▸ **Given task**:
Set down, exactly as they appear, the lines from the line holding "Keep writing the" through the line holding "return TUCK_DROP *", inclusive; output nothing outside that range.

▸ **Records from a collection**:
◇ ◇ ◇ ◇ ◇
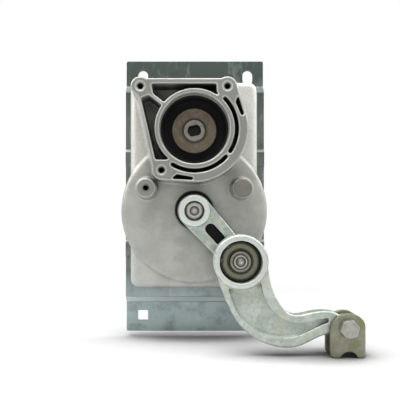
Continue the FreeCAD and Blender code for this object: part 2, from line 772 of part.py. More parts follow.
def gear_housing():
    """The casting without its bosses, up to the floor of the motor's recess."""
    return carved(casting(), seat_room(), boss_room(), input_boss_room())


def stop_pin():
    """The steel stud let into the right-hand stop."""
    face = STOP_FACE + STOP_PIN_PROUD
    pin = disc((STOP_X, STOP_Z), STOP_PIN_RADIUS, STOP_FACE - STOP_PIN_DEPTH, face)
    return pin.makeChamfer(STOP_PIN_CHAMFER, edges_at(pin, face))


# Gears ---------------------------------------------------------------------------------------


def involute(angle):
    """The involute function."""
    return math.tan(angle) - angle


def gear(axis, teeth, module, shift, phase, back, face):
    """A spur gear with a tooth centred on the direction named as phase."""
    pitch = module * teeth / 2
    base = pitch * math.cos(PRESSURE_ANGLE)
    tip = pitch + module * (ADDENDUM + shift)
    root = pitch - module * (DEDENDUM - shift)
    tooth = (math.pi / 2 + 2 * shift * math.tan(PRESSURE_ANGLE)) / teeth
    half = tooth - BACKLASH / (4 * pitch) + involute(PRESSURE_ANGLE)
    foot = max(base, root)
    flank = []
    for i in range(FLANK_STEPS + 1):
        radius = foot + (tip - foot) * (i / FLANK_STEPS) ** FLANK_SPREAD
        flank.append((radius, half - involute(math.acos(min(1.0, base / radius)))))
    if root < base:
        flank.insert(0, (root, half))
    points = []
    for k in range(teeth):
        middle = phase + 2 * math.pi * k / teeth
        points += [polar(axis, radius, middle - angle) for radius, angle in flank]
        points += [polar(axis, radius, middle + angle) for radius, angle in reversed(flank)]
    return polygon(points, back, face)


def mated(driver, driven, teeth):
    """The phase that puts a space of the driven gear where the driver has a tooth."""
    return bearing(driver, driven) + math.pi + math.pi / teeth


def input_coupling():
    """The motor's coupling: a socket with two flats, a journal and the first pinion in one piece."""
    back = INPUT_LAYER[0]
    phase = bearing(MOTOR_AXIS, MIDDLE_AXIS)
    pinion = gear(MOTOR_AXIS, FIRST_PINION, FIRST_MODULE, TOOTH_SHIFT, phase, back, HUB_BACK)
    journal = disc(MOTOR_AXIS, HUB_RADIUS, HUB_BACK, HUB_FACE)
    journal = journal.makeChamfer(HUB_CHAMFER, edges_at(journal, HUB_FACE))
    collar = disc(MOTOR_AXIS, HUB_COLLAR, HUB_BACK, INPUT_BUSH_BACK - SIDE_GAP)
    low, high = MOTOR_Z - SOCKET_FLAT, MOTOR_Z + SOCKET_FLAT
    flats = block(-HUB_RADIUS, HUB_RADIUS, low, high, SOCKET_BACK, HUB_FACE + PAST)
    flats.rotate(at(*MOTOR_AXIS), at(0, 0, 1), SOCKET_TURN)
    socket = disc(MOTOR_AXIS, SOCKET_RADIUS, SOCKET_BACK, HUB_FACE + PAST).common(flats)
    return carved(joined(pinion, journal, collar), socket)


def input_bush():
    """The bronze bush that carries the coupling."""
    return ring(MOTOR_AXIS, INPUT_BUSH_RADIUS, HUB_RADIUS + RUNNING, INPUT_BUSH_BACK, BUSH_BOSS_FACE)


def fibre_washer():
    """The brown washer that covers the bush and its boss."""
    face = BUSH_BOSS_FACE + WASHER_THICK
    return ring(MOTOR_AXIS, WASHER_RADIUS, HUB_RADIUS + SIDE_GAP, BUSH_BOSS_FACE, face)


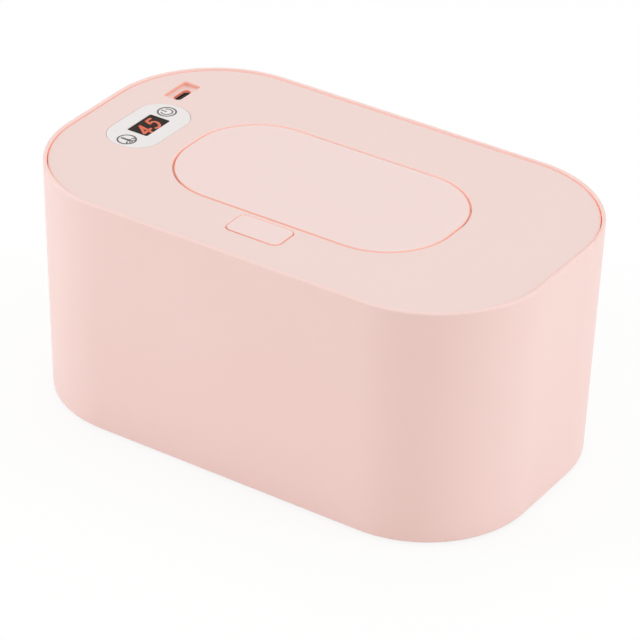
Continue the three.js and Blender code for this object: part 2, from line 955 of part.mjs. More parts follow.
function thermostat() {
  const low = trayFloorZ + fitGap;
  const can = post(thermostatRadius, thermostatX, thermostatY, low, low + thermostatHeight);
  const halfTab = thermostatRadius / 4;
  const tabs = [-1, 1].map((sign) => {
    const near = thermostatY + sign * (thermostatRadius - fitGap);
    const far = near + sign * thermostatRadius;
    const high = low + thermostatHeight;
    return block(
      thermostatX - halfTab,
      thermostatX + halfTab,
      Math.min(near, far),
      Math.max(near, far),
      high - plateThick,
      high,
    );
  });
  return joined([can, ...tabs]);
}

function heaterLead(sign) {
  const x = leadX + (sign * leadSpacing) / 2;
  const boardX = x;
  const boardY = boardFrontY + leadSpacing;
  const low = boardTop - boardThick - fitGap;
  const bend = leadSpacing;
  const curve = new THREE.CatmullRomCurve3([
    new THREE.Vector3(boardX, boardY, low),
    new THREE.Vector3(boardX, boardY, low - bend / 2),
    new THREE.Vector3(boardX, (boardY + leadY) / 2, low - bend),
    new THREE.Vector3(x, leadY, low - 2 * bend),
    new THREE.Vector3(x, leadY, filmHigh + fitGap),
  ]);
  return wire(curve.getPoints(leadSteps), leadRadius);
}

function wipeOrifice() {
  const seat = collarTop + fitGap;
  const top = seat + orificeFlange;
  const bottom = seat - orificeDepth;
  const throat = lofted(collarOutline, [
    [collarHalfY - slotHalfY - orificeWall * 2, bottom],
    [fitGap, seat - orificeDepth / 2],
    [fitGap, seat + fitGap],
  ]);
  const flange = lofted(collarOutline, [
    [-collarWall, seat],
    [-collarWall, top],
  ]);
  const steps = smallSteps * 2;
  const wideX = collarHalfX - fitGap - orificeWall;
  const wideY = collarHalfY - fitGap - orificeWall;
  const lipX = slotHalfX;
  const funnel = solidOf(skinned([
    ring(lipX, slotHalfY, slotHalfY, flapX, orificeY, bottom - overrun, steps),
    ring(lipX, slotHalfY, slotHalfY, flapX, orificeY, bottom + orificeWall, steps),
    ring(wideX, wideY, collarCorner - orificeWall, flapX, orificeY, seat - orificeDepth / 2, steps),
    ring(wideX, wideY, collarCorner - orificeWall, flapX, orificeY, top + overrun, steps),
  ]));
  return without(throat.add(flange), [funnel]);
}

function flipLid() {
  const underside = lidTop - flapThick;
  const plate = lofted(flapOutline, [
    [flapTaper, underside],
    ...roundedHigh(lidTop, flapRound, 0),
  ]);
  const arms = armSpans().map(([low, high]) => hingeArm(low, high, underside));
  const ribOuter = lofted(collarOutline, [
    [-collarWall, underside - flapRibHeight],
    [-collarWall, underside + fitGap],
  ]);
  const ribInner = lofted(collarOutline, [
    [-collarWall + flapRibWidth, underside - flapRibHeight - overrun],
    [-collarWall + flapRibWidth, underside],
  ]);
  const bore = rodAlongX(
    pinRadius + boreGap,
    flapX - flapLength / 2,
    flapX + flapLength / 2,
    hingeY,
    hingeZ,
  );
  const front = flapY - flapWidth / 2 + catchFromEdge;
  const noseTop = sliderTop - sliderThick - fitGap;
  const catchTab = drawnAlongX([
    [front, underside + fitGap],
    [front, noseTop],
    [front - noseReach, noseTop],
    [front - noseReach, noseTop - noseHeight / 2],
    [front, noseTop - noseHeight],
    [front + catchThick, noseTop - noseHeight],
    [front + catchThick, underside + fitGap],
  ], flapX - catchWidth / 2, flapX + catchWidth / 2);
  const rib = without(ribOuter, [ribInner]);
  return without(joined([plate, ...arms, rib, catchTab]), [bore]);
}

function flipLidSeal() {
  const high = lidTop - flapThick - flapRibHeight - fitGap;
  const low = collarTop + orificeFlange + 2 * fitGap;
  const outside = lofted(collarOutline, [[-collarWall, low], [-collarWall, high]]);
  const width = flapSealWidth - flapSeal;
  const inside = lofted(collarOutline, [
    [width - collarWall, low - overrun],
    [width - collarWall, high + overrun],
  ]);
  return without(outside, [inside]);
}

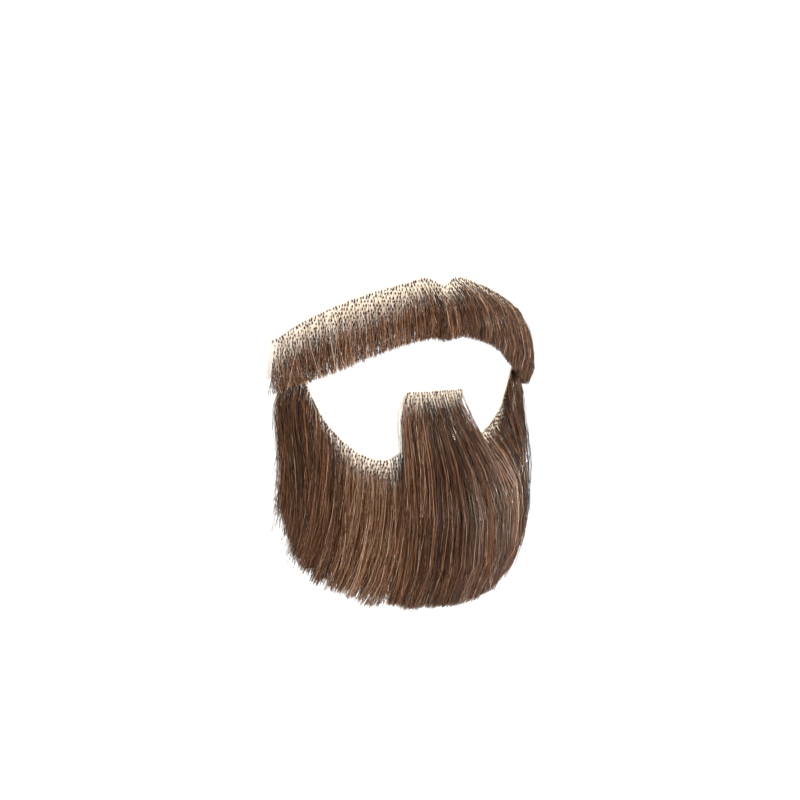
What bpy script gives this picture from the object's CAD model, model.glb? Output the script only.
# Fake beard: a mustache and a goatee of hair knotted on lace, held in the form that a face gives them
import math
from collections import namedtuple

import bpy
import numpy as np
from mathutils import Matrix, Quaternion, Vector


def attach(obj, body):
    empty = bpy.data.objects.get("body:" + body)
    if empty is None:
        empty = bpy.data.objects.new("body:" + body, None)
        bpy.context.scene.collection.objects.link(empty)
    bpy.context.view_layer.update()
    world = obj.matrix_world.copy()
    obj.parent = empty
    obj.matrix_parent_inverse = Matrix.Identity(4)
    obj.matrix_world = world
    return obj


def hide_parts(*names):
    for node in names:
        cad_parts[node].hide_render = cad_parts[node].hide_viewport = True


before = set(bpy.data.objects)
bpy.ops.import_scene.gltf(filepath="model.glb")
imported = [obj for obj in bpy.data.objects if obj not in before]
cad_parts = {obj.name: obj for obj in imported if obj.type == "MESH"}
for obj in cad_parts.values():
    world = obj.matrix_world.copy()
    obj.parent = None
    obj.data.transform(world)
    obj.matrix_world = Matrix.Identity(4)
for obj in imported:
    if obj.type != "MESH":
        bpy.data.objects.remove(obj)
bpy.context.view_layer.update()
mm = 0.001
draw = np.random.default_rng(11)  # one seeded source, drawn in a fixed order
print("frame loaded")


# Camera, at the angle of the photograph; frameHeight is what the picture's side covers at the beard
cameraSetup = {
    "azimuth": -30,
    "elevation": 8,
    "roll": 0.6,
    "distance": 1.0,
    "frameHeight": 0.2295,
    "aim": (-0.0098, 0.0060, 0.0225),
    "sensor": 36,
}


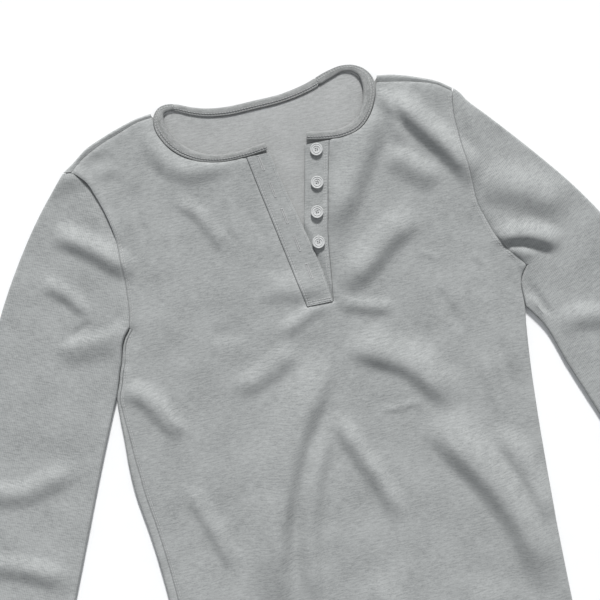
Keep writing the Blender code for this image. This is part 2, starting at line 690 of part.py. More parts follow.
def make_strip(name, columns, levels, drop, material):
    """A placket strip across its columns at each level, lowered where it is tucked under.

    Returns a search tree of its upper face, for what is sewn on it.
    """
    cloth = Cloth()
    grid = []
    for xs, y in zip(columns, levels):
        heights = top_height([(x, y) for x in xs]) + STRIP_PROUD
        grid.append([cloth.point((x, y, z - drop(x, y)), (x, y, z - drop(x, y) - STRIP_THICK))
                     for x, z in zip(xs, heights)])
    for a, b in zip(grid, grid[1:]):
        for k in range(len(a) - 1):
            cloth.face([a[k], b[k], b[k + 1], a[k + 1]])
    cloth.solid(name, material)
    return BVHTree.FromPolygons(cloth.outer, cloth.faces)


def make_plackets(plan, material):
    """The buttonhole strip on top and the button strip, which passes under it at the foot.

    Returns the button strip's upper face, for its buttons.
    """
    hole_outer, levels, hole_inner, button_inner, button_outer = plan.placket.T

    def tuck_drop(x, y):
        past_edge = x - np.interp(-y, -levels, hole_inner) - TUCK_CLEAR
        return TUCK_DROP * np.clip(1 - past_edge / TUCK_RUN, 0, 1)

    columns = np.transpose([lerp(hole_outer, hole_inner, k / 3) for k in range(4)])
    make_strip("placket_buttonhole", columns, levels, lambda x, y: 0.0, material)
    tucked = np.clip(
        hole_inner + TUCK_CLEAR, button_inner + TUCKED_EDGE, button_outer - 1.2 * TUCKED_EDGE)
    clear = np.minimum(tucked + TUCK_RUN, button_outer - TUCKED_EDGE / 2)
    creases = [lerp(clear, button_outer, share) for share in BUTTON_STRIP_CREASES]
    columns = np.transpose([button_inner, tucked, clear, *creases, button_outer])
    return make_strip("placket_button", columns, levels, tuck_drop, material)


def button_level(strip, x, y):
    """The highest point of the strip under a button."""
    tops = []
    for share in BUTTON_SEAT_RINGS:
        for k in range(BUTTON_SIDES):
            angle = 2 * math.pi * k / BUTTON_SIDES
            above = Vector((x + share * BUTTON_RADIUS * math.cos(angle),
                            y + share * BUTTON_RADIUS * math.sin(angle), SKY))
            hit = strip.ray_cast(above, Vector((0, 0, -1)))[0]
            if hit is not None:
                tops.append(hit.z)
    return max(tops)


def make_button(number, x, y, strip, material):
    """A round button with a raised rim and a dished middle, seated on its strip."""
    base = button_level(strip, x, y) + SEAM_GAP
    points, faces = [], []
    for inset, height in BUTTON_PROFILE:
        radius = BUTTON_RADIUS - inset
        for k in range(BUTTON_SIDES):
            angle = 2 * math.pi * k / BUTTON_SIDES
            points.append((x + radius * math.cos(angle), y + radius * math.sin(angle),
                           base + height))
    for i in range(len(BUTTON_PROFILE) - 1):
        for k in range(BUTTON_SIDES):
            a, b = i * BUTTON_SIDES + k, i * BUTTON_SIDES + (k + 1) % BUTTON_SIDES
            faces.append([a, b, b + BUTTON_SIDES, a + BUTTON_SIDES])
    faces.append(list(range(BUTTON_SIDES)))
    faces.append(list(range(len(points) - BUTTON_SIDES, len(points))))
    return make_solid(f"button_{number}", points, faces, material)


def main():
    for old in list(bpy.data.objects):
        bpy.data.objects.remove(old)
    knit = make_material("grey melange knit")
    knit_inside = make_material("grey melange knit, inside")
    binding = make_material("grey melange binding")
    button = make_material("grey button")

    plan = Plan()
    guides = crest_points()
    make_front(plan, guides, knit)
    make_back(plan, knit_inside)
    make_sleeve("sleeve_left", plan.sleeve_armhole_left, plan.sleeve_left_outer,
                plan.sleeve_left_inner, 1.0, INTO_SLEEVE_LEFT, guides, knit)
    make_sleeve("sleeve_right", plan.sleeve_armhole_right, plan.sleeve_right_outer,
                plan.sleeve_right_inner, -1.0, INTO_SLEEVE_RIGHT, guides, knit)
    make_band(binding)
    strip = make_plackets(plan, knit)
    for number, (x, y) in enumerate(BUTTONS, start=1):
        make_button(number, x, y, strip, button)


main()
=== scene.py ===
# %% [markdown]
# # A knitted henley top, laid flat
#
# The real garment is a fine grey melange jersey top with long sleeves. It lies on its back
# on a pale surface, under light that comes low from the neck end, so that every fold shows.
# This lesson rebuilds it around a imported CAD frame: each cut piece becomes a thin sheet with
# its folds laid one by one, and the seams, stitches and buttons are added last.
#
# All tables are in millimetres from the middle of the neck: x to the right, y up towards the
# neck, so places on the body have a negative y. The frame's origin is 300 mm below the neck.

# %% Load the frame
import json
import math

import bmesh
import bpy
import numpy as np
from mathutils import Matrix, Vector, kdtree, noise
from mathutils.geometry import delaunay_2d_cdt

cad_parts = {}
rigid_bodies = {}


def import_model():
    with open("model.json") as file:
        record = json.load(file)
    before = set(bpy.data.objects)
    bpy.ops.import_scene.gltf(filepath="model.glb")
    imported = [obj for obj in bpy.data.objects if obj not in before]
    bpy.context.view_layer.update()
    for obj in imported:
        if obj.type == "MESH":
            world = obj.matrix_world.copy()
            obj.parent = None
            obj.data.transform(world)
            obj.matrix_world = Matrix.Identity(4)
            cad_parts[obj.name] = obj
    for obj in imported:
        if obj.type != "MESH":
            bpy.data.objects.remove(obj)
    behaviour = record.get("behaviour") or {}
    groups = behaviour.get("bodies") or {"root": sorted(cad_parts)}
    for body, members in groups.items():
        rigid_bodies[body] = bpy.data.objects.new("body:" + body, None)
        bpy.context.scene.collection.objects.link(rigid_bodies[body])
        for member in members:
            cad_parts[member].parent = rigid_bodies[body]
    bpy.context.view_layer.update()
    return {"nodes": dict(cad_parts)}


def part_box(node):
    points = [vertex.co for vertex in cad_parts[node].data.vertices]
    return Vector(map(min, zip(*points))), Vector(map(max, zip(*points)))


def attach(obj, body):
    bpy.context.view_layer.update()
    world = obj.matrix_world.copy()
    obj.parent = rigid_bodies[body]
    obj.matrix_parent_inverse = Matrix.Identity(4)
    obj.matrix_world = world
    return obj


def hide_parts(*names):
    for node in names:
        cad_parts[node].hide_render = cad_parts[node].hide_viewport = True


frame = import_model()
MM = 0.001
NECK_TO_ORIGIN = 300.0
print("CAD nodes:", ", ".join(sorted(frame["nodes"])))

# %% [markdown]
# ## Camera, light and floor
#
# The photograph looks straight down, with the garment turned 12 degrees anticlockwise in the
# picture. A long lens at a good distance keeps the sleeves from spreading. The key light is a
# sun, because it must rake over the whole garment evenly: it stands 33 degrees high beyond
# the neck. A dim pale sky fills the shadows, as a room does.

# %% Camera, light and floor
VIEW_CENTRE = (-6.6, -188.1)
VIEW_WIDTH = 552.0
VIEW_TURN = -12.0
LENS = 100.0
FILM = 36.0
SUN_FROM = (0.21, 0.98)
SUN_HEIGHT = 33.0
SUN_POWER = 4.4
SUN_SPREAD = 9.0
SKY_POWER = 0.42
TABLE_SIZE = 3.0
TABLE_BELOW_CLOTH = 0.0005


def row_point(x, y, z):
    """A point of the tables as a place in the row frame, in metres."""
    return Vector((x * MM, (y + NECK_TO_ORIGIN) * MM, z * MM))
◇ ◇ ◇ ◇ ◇
▸ **The output**:
Keep writing the Blender code for this image. This is part 2, starting at line 690 of part.py. More parts follow.
def make_strip(name, columns, levels, drop, material):
    """A placket strip across its columns at each level, lowered where it is tucked under.

    Returns a search tree of its upper face, for what is sewn on it.
    """
    cloth = Cloth()
    grid = []
    for xs, y in zip(columns, levels):
        heights = top_height([(x, y) for x in xs]) + STRIP_PROUD
        grid.append([cloth.point((x, y, z - drop(x, y)), (x, y, z - drop(x, y) - STRIP_THICK))
                     for x, z in zip(xs, heights)])
    for a, b in zip(grid, grid[1:]):
        for k in range(len(a) - 1):
            cloth.face([a[k], b[k], b[k + 1], a[k + 1]])
    cloth.solid(name, material)
    return BVHTree.FromPolygons(cloth.outer, cloth.faces)


def make_plackets(plan, material):
    """The buttonhole strip on top and the button strip, which passes under it at the foot.

    Returns the button strip's upper face, for its buttons.
    """
    hole_outer, levels, hole_inner, button_inner, button_outer = plan.placket.T

    def tuck_drop(x, y):
        past_edge = x - np.interp(-y, -levels, hole_inner) - TUCK_CLEAR
        return TUCK_DROP * np.clip(1 - past_edge / TUCK_RUN, 0, 1)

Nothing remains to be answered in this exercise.